Eric Asimov, wine writer for the New York Times, recently extolled the virtues of the region: “(The Savoie) produces some excellent red wines, but mostly whites that are as cool, crystalline, and refreshing as a mountain stream. I’ve consumed quite a few Savoie whites over the last few weeks, and the best of them, without fail, made me feel as if I were in breezy meadows among the foothills, under the distant glowering crags of the Alps themselves. This transportive quality is a powerful feature of Savoie whites.”
The domain’s holdings include all of the region’s indigenous grape varieties, as well as strategically-placed parcels of Chardonnay and Pinot Noir. The wines range from a crisp, lemon and mineral Jacquère-based white that British wine author Andrew Jefford would categorize as “Muscadet of the Alps” to complex floral and spiced reds made from Mondeuse. In recent years, David and Olivier have also earned a reputation for their excellent Méthode Traditionelle sparkling wines. Though the Vulliens have been making wine for 40 years, the family is perhaps best known as a leader in another segment of the wine industry.
They farm 69 acres of grapes planted on the hillsides of the Combe de Savoie to the following varieties: Jacquère: 4.94 acres in the cru Montmélian – labeled Vin de Savoie Montmélian, Roussette aka Altesse: 6.18 acres in various parcels – labeled Roussette de Savoie, Chardonnay: 9.88 acres – labeled Vin de Savoie Chardonnay (best parcels for Cuvée Prestige), Roussanne aka Bergeron: 15 acres in the cru Chignin – labeled Chignin-Bergeron, Gamay: 8.15 acres – labeled Vin de Savoie Gamay, Pinot Noir: 8.9 acres – labeled Vin de Savoie Pinot Noir (best parcels for Cuvée Jeannine), and Mondeuse: 16 acres including parcels in the crus St-Jean-de-la-Porte and Arbin. All parcels are farmed practicing organic principles. Dark Jurassic limestone soils and black marl base with pebbly topsoil layer of scree (degraded limestone fragments that have accumulated over time from Massif des Bauges slopes)..
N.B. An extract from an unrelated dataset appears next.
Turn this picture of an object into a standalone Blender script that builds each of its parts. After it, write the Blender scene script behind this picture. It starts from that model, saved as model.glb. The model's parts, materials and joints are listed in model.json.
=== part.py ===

Chignin-Bergeron Vines of Chignin-Bergeron are located in the heart of the Combe de Savoie between Chambery and Albertville, sheltered from the winds of the North on the slopes of Montmelian and Francin. The vineyard is composed of young and old vines. Slopes sloping from 30% to 50%, south plain sunny. Manual harvest. Lower yields. 100% Roussanne. Strict selection in both vineyards and on the sorting table before crush. Direct pneumatic pressing. Alcoholic fermentation at low temperature in stainless steel vats thermo-regulated about three weeks. It’s fascinating, lip-smackingly good, and, considering its remote place of origin, very well-priced. It’s simply one of the best whites from the Savoie.
Roussette de Savoie Sheltered from the winds of the North on the slopes of Freterive and St Jean de la Porte, in the heart of the Combe de Savoie. The vineyard is composed of young and old vines. Sloping slopes, full sun south. Manual harvest. 100% Altesse. Total destemming. All fermentation and majority of élevage takes place in temperature-controlled stainless steel tanks. Malo-lactic fermentation carried out. Parker on an older vintage: A pungent nose of orange zest, buckwheat, nutmeg, and toasted hazelnuts leads to a subtly oily yet juicy and refreshing palate. Bright notes of lemon, citrus zest, chalk, and salt add invigoration to the lightly-toasted nut and grain and moderately ripe pit fruit flavors in the finish. Over the next couple of years, this will take on a lightly oxidized, flor-like patina, typical for the Altesse (a.k.a. Roussette) grape, but remain interesting and versatile.